Besides these immediate results, my first year as a professor of computer science has given me a bit to think about with regard to New Year’s resolutions (besides “write more”), as part of my job is now to consider how computers affect us. The first of these is that I want to get back to reading more books. Happily, the ODU Libraries give excellent borrowing privileges to faculty, and I am looking forward to abusing using them to read much more this next year. Good writing comes from lots of long-form reading, which is constantly eroded by the shorter text and smaller units of engagement in modern social media. Besides reading more myself, I’m also going to encourage my students to read long-form books and articles. The second of these comes from the difficult realization that I am a bit of an anachronism; the world has passed me by.
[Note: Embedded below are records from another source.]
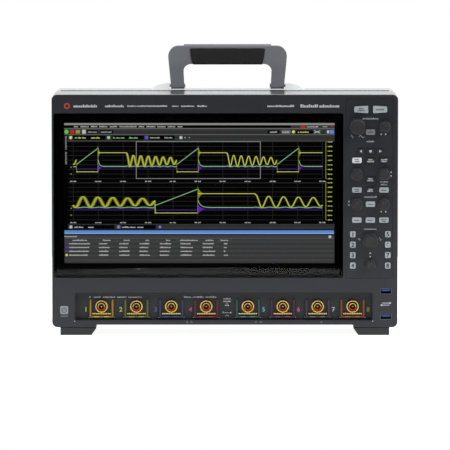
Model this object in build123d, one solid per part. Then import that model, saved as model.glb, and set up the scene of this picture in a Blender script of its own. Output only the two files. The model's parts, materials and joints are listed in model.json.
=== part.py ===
from build123d import *

import os
from math import cos, radians, sin, tan

# Eight-input bench signal analyzer with a touch display, a column of keys and knobs and a folding handle.
# Millimetres. +X is the user's right, +Z is up and the front faces -Y. The origin is on the bench, under the
# middle of the overall box. A depth is measured backwards from the front face of the bezel.

# ---- overall sizes ----
WIDTH = 440.0
BODY_HEIGHT = 297.2
FOOT_HEIGHT = 10.0
BODY_DEPTH = 212.0
BEZEL_DEPTH = 80.0
BUMPER_HEIGHT = 10.0
BUMPER_SIZE = (24.0, 9.0)
BUMPER_INSET = 40.0
WALL = 3.0
FRONT_WALL = 4.5
BODY_RADIUS = 7.0

# ---- clearances ----
FIT = 0.3            # a plate in its recess
KEY_GAP = 0.25       # a key cap in its hole
RUN_GAP = 0.05       # a shaft in its bore
PART_LINE = 0.6      # the groove between bezel and rear cover

# ---- rear cover ----
COVER_INSET = 1.2    # how far the rear cover is inside the bezel's outline
TOP_FLAT_DEPTH = 156.0
TOP_SLOPE = 30.0
LIP_DEPTH = 6.0
LIP_WALL = 1.6

# ---- display ----
TITLE_STRIP = 24.0   # bezel above the glass
LOWER_BAND = 63.7    # bezel below the glass
GLASS_MARGIN = 2.7
GLASS_THICKNESS = 2.0
GLASS_LEDGE = 4.0
GLASS_RADIUS = 3.0
PANEL_THICKNESS = 8.5

# ---- control column ----
COLUMN_EDGE = 12.8   # from an outer column's middle to the fascia's edge
COLUMN_OFFSET = 1.5  # how far the columns are right of the fascia's middle
FASCIA_MARGIN = 6.5
FASCIA_TOP_MARGIN = 5.5
FASCIA_THICKNESS = 2.0
FASCIA_LEDGE = 1.3
COLUMN_GAP = 3.2     # bezel between glass and fascia
COLUMN_PITCH = 17.2
CHANNEL_KEY_COLUMN = 22.2
RUN_KEY_COLUMN = 12.0

KEY_SIZE = (12.0, 6.9)
NAV_KEY_SIZE = (9.4, 6.4)
CHANNEL_KEY_SIZE = (7.2, 7.8)
RUN_KEY_SIZE = (18.0, 9.8)
RUN_KEY_SHORT_SIDE = 7.6
POWER_KEY_SIZE = (10.4, 10.4)
KEY_RADIUS = 1.6
KEY_PROUD = 1.6
KEY_TRAVEL = 1.0
KEY_FLANGE = 0.9
KEY_FLANGE_THICKNESS = 1.0
KEY_STEM_RADIUS = 1.4
BOARD_DEPTH = 14.0
BOARD_THICKNESS = 1.6
STEM_END_GAP = 0.2   # between a fully pressed key's stem and the board

KNOB_BACK_GAP = 0.8
SPINDLE_RADIUS = 3.0
ENCODER_SIZE = 12.0
ENCODER_THICKNESS = 6.0
SPINDLE_END_GAP = 2.0

# ---- rows of the control column, measured down from the fascia's top edge ----
ROW_RUN = 13.5
ROW_TIME_KNOBS = 35.4
ROW_ZOOM = 42.3
ROW_NAVIGATE = 66.6
ROW_DISPLAY = 78.3
ROW_LEVEL_KNOBS = 96.0
ROW_TOUCH = 102.6
ROW_TRIGGER = 116.0
ROW_MARKERS = 134.0
ROW_STORE = 154.3
ROW_CHANNELS = 172.4
CHANNEL_ROW_PITCH = 13.35
ROW_SCALE_KNOB = 180.6
ROW_OFFSET_KNOB = 211.0

# ---- input bay ----
BAY_SIDE_MARGIN = 31.0
BAY_BOTTOM = 19.4
BAY_HEIGHT = 33.8
BAY_DEPTH = 12.0
BAY_CHAMFER = 1.6
PANEL_PLATE = 2.0
CHANNEL_PITCH = 44.5
CHANNEL_GAP = 53.1   # between channels 4 and 5
CHANNEL_COUNT = 8
INPUT_HEIGHT = 36.2
FRAME_SIZE = (30.4, 23.0)
FRAME_BAR = 2.2
FRAME_PROUD = 4.0
FRAME_CENTRE = 33.2
COLLAR_RADIUS = 8.0
COLLAR_WALL = 1.7
COLLAR_PROUD = 7.6
BARREL_RADIUS = 4.8
BARREL_BORE = 3.9
BARREL_PROUD = 9.5
CONTACT_SIZE = (24.0, 2.4)
CONTACT_GAP = 0.3    # between a contact strip and the collar above it
CONTACT_PROUD = 3.0
LOOP_RADIUS = 2.6
LOOP_PROUD = 4.5
LOOP_BEND = 1.6
LOOP_WIRE = 0.7
LOOP_HEIGHTS = (37.4, 28.0)

# ---- front sockets and power key ----
POWER_KEY_INSET = 15.4
POWER_KEY_HEIGHT = 32.3
USB_INSET = 15.0
USB_HEIGHTS = (56.2, 23.6)
USB_OUTER = (14.6, 7.4)
USB_WALL = 0.6
USB_DEPTH = 13.0

# ---- feet ----
FOOT_OUTER_INSET = 10.5
FOOT_TOP_WIDTH = 45.8
FOOT_BOTTOM_WIDTH = 39.4
FOOT_STEP = 1.6
FRONT_FOOT = (1.0, 66.0)
REAR_FOOT_ENDS = (66.0, 8.0)   # from the rear face
LIP_RISE = 3.5       # how much higher the bezel's underside is between the feet
UNDERSIDE = 2.0
TILT_WIDTH = 26.0
TILT_THICKNESS = 5.0
TILT_LENGTH = 42.0
TILT_HINGE_DEPTH = 15.0
TILT_HINGE_HEIGHT = 4.0
TILT_PIN_RADIUS = 1.6
TILT_PIN_LENGTH = 2.6

# ---- handle ----
HANDLE_X = 3.5       # the handle stands over the centre of mass
PIVOT_DEPTH = 129.0
PIVOT_RISE = 5.0
EYE_RADIUS = 4.3
PIN_RADIUS = 2.0
HANDLE_HEIGHT = 51.3
HANDLE_BASE = 146.6
HANDLE_TOP = 155.9
LEG_BASE = 17.4
BAR_HEIGHT = 23.0
BAR_THICKNESS = 22.0
GRIP_LENGTH = 96.8
GRIP_SLANT = 4.0
GRIP_HEIGHT = 21.2
GRIP_SKIN = 1.0
GRIP_DROP = 4.4      # from the crest's top to the grip's upper edge
CREST_LENGTH = 113.0
CREST_RISE = 1.9
BOSS_WIDTH = 25.0
BOSS_HEIGHT = 8.0
BOSS_LENGTH = 30.0
LEG_GAP = 0.4
BOSS_GAP = 1.3            # wider, because the folded leg's slanted side sweeps past the boss
LEG_TAPER_HEIGHT = 27.0   # above the pivot, where the leg has the bar's thickness
LEG_TAPER_RADIUS = 45.0
PIN_HEAD_RADIUS = 3.0
PIN_HEAD_THICKNESS = 0.9

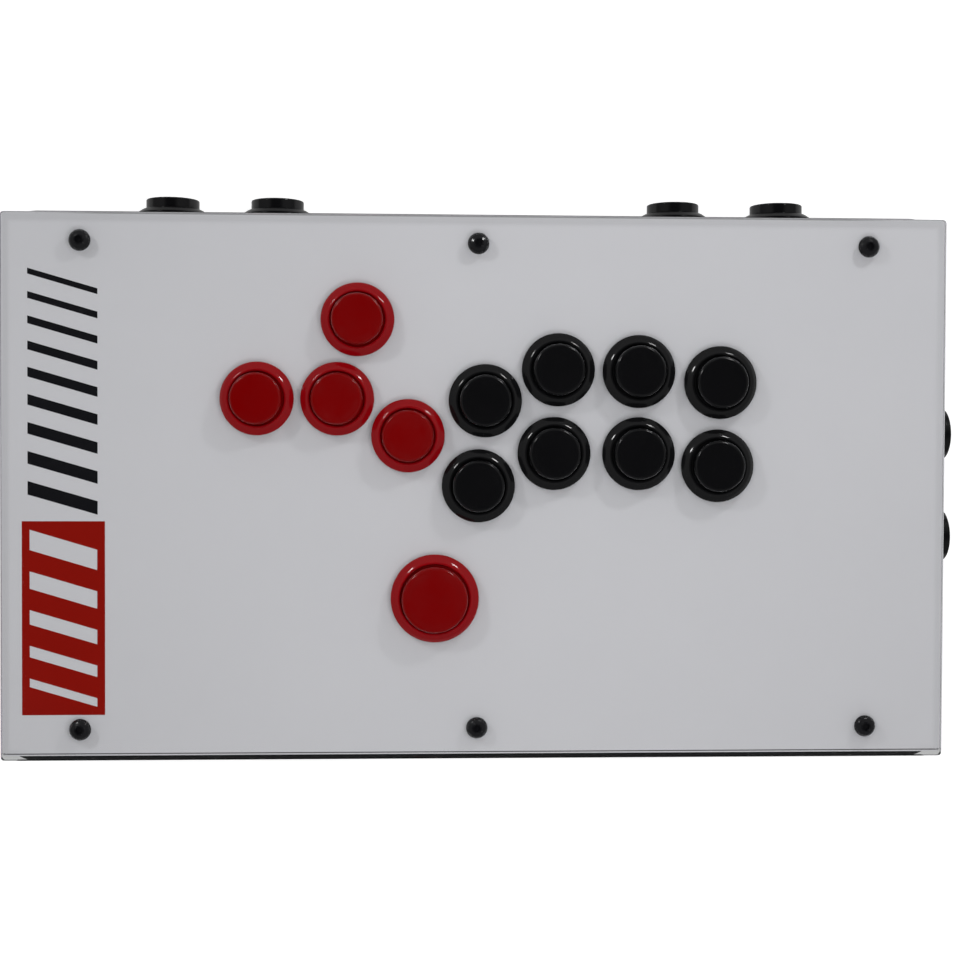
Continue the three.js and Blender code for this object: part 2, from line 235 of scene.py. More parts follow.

Students using AI haven’t invented academic dishonesty1, but AI has certainly removed a lot (basically all) of the cost and difficulty required for completely effortless generation of deliverables earning a passing grade, which makes ensuring academic integrity much more challenging than it was when I was a student. In my course, I previously used a policy from (some) Michigan EECS courses of academic honesty penalties of one-third of a letter grade, which was a policy that I think worked well in 2016. A decade later, my experience is outdated: because of the ease of using AI, this is no longer enough of a deterrent. Further, because of the ability of AI to produce human-like writing, a single incident calls all of a student’s work in a course into question. Due to this, starting this semester any cheating in my courses will now be an automatic F. More generally, my second resolution is to double down on enforcing academic integrity, to defend the value of the degrees earned by honest students with their own efforts. My third resolution is to read more in Japanese. I can’t quite get to actual books yet, but easy-JP news articles are getting to be within my grasp. Apple’s in-browser EN/JP dictionary does make this a bit easier, which is a nice reminder that even with many recent prominent failures of technology, most of it does make our lives better!

I’m looking forward to another year of excellence and learning with the APES lab, CS 463, and my colleagues at the School of Cybersecurity, Department of Computer Science, and across ODU!

  1. See The Shadow Scholar by Dave Tomar for a look into the pre-AI era of buying papers online. It seems almost quaint nowadays.